The humidity levels in the Caribbean are very high, which means that both infrastructure and your belongings can suffer from this humidity, for example, it can be difficult to dry your clothes. It's best to keep things packed in plastic covers or boxes, and for your personal hygiene we recommend using baby powder ‘talcos’. And do not bring your nicest clothing, which in fact also wouldn’t be very useful at the project.
- Comfortable raingear and a small umbrella as in the rainforest, like the name suggests, it usually - and sometimes very unexpectedly - rains.
- Clothes that you don't mind breaking or getting dirty. We also recommend you to bring extra clothing to work, and if possible, clothes that dry fast and preferably neutral or dark colours, no bright colours.
- A pair of long trousers (especially male volunteers) to be able to work in the forest with the monkeys.
- Proper footwear such as boots. It is not recommended to have open footwear like flip flops, because much of the time there is mud or plants that could harm you.
- A flashlight/headlight as it gets dark around 18:00
- A padlock so that all your belongings are safe, wherever you are lodging during your travels
- Zip lock bags for keeping things dry
- Insect repellent since like in any other tropical area, there are mosquitoes. You can, of course, also buy mosquito repellent once you get here.

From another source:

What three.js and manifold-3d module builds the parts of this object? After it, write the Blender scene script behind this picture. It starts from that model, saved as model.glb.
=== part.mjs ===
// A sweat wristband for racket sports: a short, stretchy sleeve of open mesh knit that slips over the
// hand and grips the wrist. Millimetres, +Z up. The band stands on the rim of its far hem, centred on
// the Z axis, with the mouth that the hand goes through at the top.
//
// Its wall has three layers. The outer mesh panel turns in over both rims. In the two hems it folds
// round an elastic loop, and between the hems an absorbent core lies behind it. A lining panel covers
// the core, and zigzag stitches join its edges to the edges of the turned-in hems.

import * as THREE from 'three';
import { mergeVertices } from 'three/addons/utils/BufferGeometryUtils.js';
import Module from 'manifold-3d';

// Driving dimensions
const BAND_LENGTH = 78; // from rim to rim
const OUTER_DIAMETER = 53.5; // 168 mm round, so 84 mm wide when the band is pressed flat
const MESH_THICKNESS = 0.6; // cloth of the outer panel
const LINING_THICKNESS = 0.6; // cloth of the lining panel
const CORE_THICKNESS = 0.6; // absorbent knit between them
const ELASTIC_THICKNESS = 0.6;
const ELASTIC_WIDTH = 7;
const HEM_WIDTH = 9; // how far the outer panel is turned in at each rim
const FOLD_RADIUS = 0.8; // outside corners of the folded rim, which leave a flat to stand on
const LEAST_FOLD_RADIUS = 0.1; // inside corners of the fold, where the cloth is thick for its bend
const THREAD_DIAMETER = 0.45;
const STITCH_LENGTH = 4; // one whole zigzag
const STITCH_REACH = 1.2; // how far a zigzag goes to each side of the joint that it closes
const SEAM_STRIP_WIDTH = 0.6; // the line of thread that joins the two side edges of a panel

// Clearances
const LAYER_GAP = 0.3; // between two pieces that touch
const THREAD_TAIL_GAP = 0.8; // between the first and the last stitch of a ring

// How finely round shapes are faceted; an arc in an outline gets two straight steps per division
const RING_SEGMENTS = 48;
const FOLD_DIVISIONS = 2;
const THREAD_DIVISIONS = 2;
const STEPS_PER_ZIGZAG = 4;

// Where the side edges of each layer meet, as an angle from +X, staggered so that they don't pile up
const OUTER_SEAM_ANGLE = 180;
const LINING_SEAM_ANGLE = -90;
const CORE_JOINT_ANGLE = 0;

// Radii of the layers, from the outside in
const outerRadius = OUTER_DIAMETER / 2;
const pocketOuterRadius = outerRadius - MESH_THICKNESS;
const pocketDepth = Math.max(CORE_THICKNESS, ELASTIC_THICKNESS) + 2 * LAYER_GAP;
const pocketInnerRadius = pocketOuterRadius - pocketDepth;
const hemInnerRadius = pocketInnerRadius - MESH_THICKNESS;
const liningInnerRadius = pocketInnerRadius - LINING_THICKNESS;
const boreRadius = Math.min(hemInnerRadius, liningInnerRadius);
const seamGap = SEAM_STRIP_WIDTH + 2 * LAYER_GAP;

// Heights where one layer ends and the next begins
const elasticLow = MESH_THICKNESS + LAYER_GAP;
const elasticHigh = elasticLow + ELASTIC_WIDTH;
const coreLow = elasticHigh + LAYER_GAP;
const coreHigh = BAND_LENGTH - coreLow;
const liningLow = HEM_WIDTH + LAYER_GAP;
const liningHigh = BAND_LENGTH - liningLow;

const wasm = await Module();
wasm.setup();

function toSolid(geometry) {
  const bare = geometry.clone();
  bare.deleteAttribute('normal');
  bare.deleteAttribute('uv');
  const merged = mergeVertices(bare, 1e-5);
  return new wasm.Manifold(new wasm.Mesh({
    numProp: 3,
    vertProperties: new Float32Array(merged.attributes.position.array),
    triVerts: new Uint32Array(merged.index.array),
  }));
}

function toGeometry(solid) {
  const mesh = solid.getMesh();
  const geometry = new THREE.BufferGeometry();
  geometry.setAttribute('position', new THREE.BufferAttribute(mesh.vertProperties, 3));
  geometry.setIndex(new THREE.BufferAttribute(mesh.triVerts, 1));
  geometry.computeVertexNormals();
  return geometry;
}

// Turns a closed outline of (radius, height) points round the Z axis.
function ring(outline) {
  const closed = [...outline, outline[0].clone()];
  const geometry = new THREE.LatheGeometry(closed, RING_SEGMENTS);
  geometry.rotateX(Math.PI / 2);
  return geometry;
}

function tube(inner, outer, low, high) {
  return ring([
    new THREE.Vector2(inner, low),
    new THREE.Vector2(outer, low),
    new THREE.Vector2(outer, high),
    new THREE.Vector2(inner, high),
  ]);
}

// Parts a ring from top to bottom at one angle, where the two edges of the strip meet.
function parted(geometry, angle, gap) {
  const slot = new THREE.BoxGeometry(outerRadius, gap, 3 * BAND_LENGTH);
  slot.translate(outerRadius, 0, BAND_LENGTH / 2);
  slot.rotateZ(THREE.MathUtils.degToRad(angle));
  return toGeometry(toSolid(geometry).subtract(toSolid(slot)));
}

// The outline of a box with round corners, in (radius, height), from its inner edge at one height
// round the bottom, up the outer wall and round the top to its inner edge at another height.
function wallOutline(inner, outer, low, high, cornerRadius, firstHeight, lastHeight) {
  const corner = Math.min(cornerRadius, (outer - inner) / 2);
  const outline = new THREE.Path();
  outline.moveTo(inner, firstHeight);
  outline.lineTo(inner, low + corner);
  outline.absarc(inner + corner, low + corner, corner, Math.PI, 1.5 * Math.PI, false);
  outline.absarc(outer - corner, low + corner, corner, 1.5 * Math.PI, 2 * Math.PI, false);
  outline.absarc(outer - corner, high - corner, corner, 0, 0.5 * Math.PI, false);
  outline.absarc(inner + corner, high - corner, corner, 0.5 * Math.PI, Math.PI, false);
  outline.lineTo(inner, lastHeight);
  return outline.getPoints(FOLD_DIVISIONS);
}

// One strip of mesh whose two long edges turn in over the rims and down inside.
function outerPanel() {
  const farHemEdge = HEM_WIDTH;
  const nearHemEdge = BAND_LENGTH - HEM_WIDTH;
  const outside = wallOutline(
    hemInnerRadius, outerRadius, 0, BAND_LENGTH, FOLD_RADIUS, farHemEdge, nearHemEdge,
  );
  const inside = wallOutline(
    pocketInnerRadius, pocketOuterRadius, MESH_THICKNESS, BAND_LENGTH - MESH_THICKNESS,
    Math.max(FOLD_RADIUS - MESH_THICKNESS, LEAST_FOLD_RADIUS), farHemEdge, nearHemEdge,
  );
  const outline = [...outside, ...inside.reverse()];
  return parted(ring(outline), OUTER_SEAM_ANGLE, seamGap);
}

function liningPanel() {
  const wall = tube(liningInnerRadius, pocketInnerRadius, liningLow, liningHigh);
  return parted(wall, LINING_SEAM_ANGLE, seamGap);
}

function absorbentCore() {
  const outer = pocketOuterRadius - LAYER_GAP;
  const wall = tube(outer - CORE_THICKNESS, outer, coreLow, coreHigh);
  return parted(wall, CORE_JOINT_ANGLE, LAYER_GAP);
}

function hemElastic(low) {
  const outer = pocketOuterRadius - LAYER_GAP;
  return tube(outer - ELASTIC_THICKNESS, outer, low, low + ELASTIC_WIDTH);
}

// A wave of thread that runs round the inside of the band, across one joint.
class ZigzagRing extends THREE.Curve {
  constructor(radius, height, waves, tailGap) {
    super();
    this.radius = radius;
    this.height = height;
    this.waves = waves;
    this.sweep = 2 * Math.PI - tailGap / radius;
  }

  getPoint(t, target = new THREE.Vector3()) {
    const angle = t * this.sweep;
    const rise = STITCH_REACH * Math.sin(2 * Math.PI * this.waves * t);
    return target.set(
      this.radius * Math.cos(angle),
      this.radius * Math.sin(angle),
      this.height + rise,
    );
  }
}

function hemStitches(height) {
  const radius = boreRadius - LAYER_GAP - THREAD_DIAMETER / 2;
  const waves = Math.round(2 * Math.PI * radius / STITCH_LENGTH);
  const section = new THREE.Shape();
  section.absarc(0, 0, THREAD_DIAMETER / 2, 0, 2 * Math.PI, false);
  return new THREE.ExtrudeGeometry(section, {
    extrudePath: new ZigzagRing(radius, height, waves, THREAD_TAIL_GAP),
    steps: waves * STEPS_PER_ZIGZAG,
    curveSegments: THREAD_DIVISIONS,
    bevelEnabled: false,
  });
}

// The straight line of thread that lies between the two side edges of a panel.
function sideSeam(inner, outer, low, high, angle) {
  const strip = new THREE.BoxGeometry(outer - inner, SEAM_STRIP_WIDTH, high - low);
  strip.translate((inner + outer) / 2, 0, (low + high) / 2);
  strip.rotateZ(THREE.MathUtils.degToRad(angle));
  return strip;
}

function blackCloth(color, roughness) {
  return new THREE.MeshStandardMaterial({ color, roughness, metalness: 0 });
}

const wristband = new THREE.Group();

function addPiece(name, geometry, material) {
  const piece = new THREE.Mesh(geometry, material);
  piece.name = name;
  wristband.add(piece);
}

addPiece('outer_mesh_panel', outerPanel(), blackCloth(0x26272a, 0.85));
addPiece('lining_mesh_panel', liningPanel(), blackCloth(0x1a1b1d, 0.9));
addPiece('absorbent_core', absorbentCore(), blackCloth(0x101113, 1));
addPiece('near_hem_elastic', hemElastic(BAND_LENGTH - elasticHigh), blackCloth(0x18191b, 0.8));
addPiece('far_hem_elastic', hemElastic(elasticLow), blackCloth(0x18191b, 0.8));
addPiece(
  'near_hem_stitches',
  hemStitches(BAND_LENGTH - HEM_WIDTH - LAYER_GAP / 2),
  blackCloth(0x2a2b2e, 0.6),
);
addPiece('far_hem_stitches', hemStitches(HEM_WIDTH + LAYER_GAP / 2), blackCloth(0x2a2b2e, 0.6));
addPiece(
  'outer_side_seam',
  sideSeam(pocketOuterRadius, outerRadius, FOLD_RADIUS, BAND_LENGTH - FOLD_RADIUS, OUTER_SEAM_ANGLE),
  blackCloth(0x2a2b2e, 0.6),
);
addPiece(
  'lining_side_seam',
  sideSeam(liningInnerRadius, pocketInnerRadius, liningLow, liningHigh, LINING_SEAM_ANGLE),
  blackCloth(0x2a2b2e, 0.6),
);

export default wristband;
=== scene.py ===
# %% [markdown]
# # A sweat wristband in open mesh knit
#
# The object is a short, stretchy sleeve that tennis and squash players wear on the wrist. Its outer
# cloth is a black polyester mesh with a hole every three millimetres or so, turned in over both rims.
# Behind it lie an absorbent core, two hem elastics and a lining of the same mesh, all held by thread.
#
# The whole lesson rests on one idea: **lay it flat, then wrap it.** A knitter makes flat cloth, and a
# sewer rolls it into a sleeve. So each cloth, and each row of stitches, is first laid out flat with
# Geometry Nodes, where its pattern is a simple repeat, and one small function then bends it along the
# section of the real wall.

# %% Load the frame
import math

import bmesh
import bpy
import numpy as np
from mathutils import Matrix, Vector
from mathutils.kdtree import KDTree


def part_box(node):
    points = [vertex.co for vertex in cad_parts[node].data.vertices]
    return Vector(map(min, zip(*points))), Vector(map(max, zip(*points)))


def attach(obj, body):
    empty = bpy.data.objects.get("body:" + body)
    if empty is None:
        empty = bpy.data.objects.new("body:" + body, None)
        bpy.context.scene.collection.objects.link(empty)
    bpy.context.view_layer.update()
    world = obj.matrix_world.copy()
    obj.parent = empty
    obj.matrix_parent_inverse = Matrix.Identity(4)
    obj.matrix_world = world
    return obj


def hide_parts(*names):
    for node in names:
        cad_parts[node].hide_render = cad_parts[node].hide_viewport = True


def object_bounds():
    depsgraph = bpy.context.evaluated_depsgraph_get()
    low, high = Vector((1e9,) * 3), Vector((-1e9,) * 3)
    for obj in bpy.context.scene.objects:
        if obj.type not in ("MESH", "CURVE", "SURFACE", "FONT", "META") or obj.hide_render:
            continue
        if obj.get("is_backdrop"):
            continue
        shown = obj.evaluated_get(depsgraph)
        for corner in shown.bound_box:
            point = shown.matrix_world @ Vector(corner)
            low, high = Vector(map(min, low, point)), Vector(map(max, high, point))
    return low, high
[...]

- Please bring a passport photo with you on your first day.
- Volunteers are required to work on public holidays. Please also note that public services like transportation may be affected on these days.
- Upon departing any airport in Costa Rica one has to pay a departure tax. This must be done in person and cannot be prearranged with a tour company or airline. The tax for international flights leaving Costa Rica is around USD $29 and for domestic flights, depending on the airport, it varies between USD $3 and USD $5. All prices are subject to change.
Volunteers need to be flexible and keep an open mind concerning their placements as situations can arise beyond our control which could require you to be placed at a different project than the one you have initially chosen. We will of course always do our utmost to fulfill your initial wishes but do remember that where you are going is quite different from where you are coming and as such one should be prepared for things not always going according to plan.
Volunteering and intercultural travel share a common trait: the more you put into it, the more you get out of it. This program is designed for proactive individuals and groups that are prepared to adapt to the local environment and its current needs. Naturally, the scheduling and activities of our program are subject to change. Alterations in activities are mainly due to changes in local conditions, which we believe is part of what makes overseas programs the interesting adventure and incredible learning experience that they are.
Remember in Costa Rica humidity can be very high especially on the Caribbean Coast.
Our projects range from 1 week up to approx. 30 weeks. Projects have a specified minimum stay, then it’s up to you how long you can commit. In our experience the longer you stay the more you will gain, as your understanding of the project broadens and you take on more responsibilities.